If your country has either a strong government or a strong civil society, it has the ability to rise to this challenge. If it has neither, it will have real problems, which is why Egypt is struggling. China leads in providing its youth bulge with education, infrastructure and jobs, but lags in unleashing freedom and curiosity. India is the most intriguing case — if it can get its governance and corruption under control. The quest for upward mobility here, especially among women and girls, is palpable. I took part in the graduation ceremony for The Energy and Resources Institute last week. Of 12 awards for the top students, 11 went to women.

“India today has 560 million young people under the age of 25 and 225 million between the ages of 10 and 19,” explained Shashi Tharoor, India’s minister of state for human resource development. “So for the next 40 years we should have a youthful working-age population” at a time when China and the broad industrialized world is aging. According to Tharoor, the average age in China today is around 38, whereas in India it’s around 28. In 20 years, that gap will be much larger. So this could be a huge demographic dividend — “provided that we can educate our youth — offering vocational training to some and university to others to equip them to take advantage of what the 21st-century global economy offers,” said Tharoor. “If we get it right, India becomes the workhorse of the world. If we get it wrong, there is nothing worse than unemployable, frustrated” youth.

Indeed, some of India’s disaffected youth are turning to Maoism in rural areas. “We have Maoists among our tribal populations, who have not benefited from the opportunities of modern India,” Tharoor said. There have been violent Maoist incidents in 165 of India’s 625 districts in recent years, as Maoists tap into all those left out of the “Indian dream.” So there is now a huge push here to lure poor kids into school. India runs the world’s biggest midday lunch program, serving 250 million free school lunches each day. It’s also doubled its number of Indian Institutes of Technology, from eight to 16, and is planning 14 new universities for innovation and research.

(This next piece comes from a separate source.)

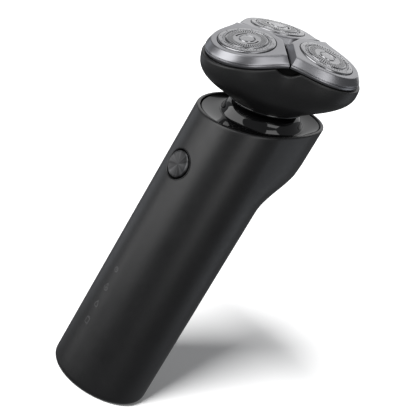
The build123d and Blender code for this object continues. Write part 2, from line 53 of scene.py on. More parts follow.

But this will all be for naught without better governance, argues Gurcharan Das, the former C.E.O. of Procter & Gamble India, whose latest book is “India Grows at Night: A Liberal Case for a Strong State.” “The aspirational India has no one to vote for, because no one is talking the language of public goods. Why should it take us 15 years to get justice in the courts or 12 years to build a road? The gap between [youth] aspirations and government performance is huge. My thesis is that India has risen despite the state. It is a story of public failure and private success.”

That is what Das means by India grows at night, when government sleeps. “But India must learn to grow during the day,” he said. “If India fixes its governance before China fixes its politics that is who will win. ... You need a strong state and a strong society, so the society can hold the state accountable. India will only get a strong state when the best of society join the government, and China will only get a strong society when the best Mandarins go into the private sector.”